Misalnya, kita suka kritis banget soal gedung baru DPR. Padahal kita yang menghuninya kadang suka ngeri sama gedung Nusantara III itu. Sudah overload, takut ambruk. WC dalam satu lantai itu ada empat. Ya buat anggota, ya buat staf. Standar juga.
Dulu waktu saya, anggota DPR punya staf ahli 3 dan SA-nya 2. Sekarang konon sudah 5 orang atau 7 orang staf ahli. Sumpek itu ruangan dan gak mungkin muat semuanya.
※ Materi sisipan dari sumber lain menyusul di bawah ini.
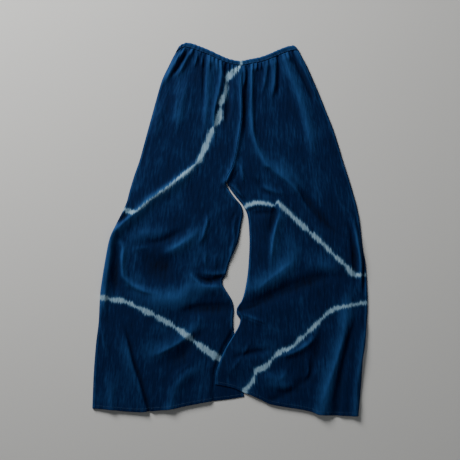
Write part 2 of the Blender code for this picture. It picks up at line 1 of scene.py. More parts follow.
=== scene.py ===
"""Wide indigo trousers of crinkled cotton, laid flat and face up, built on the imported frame.

Tables and sizes are in millimetres, as on the cloth: +X is the wearer's left, +Y runs up the body.
"""
from collections import namedtuple

import bmesh
import bpy
import numpy as np
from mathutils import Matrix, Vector


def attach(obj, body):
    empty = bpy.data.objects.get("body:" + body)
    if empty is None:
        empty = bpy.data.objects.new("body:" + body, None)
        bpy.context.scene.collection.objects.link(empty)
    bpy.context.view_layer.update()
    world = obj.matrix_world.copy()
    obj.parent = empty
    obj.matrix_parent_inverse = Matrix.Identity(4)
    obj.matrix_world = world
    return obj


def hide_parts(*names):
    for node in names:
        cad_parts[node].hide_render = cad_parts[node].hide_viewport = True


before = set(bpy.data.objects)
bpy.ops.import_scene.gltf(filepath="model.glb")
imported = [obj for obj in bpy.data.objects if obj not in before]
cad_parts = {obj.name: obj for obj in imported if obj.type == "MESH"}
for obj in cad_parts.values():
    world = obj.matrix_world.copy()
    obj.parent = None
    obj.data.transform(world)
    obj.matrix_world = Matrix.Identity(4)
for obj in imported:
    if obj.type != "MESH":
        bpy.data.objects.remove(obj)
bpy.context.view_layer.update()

# The camera stands over the middle of the cloth and looks straight down.
# Its picture takes in 1.15 m, which leaves the trousers the share of the picture that they have.
VIEW_WIDTH = 1.15
CAMERA_UP = 2.2
camera_data = bpy.data.cameras.new("camera")
camera_data.sensor_width = 36.0
camera_data.lens = 36.0 * CAMERA_UP / VIEW_WIDTH
camera = bpy.data.objects.new("camera", camera_data)
camera.location = (0.0, -0.002, CAMERA_UP)
bpy.context.scene.collection.objects.link(camera)
bpy.context.scene.camera = camera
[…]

Digabung sekian ratus anggota, kalikan aja berapa penghuni satu gedung itu.
Kalo gak percaya, coba deh observasi ke ruang-ruang kerja anggota.
By the way, ingat ya. Ini status receh. Cuma dongeng aja. Saya cuma resah sama bully artis yang jadi anggota DPR yang kadung dianggap pejoratif, bahkan bodoh segala. Ingat pengalaman saya baik artis dan bukan artis sama saja ketika mengawali karier sebagai anggota DPR. Mereka semua belajar.
'Apakah artis dan pesohor tak punya kemampuan? Jawabnya tidak, bahan bisa lebih hebat. Sejarah membuktikan Ronald Reagen yang artis film Cowboy bisa jadi Presiden AS. Pemain bola seperti Goerge Weah bisa jadi presiden Liberia. Imran Khan pesohor dan bintang olah raga kricet kini jadi Presiden Pakistan.
Maka jangan anggap enteng KD, Mulan, Tere, Rieke, Rano Karno, dan artis lainnya. Sekali lagi sama saja ketika mengawali menjadi anggota parlemen!